While the original artworks of the series will be auctioned off at the World Gourmet Summit Charity Gala Dinner in aid of Community Chest later this month, the limited-edition tea sets are available at the National Museum and Singapore Art Museum, among others, as well as duty-free shops and Changi Airport. “The idea is to bring the product overseas, to reach people who want to know a bit more about Singapore. Hopefully, people will be able to appreciate their works and they will become successful in their own rights.”

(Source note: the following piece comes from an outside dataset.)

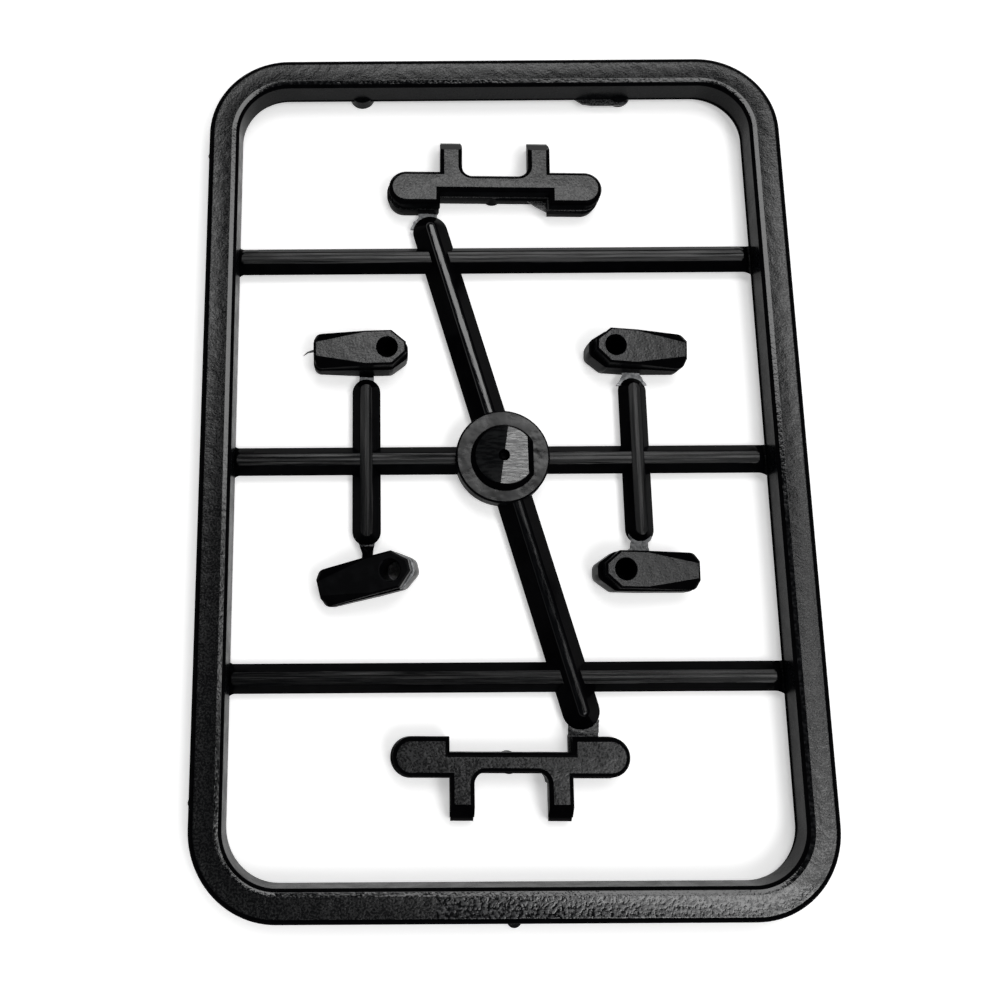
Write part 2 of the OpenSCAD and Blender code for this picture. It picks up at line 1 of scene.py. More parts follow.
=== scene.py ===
"""A moulded parts tree: two clamp brackets and four clamp levers on runners inside a frame.

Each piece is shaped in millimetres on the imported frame, +Z up, and scaled to metres last.
"""

import math

import bmesh
import bpy
from mathutils import Matrix, Vector, noise


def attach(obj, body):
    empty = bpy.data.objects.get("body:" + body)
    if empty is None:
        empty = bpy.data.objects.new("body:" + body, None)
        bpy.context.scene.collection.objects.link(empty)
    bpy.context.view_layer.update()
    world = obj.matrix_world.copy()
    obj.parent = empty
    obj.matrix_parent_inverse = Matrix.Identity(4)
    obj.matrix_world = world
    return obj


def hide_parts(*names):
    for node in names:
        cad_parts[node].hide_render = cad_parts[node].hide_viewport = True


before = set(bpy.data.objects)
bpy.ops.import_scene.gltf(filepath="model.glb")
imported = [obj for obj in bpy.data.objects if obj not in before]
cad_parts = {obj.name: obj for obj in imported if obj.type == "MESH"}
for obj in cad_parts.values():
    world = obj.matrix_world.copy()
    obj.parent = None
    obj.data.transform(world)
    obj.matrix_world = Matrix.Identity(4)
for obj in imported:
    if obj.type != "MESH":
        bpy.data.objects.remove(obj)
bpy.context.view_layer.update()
scene = bpy.context.scene
MM = 0.001

# ------------------------------------------------------- shared measures, mm

TREE_W, TREE_L, TREE_H = 90.0, 129.2, 6.0
BAR_W = 4.9
INNER_WALL = TREE_W / 2 - BAR_W
PARTING = 1.6
# How far the lower mould half sits off the upper one
SLIP = Vector((-0.2, -0.15, 0))
RUN_PITCH, BRANCH_X, BRANCH_REACH = 31.95, 20.3, 12.8
DIAG_LEAN = 15.7

# ------------------------------------------------------------------ camera

CAMERA_AT = Vector((-16.249, -32.406, 169.275)) * MM
CAMERA_YAW, CAMERA_TILT, CAMERA_ROLL = 0.1015, 12.773, -0.3465

lens = bpy.data.cameras.new("camera")
lens.sensor_width = 36.0
lens.lens = 40.698
lens.shift_x = 0.10883
lens.shift_y = -0.07511
lens.clip_start = 0.01
lens.clip_end = 20.0
camera = bpy.data.objects.new("camera", lens)
scene.collection.objects.link(camera)
camera.matrix_world = (
    Matrix.Translation(CAMERA_AT)
    @ Matrix.Rotation(math.radians(CAMERA_YAW), 4, "Y")
    @ Matrix.Rotation(math.radians(CAMERA_TILT), 4, "X")
    @ Matrix.Rotation(math.radians(CAMERA_ROLL), 4, "Z")
)
scene.camera = camera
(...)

Lim’s love of creativity is not limited to the creative arts. As a creator, he recognizes and appreciates innovation, even from those who might be perceived as competitors. He says of the newly-opened Arteastiq Tea Lounge by luxury furniture boutique Marxx at Mandarin Gallery, “What’s interesting is that they’ve created the buzz from the furniture industry, people who are outside the tea business, as opposed to those who are in it and who are more prone to seeing things through a funnel. It’s great that they have created new items (a unique selling point are the alcoholic and fruit-infused teas) to excite the market and create a buzz.”

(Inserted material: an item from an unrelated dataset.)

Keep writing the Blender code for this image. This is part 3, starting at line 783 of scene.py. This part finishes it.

How To Pair Your Tea With Food
On tea-pairing: “There are generally two principles in tea-pairing—that of complementing and accentuating.
Teas like Darjeeling, which is a kind of black tea, very mild, ‘well-behaved’ with aromatic, floral notes goes very well with sandwiches or cakes like strawberry shortcake. But if you’re drinking something like Chinese black tea, which is complex and full-bodied yet not astringent, it goes well with the musky flavors of smoked beef sandwich. If you’re looking for something that’s very dominant, the idea is to accentuate the taste notes. For example, if you eat something with coffee, for example, and all you taste is the coffee, that means it’s not a good pairing.”
Personal favorite pairing: “Gryphon Tea’s Straits Chai spiced tea with plain butter cookies.”
How to tell if it’s good quality tea: “Generally, a good brew does not require any sugar to taste good.”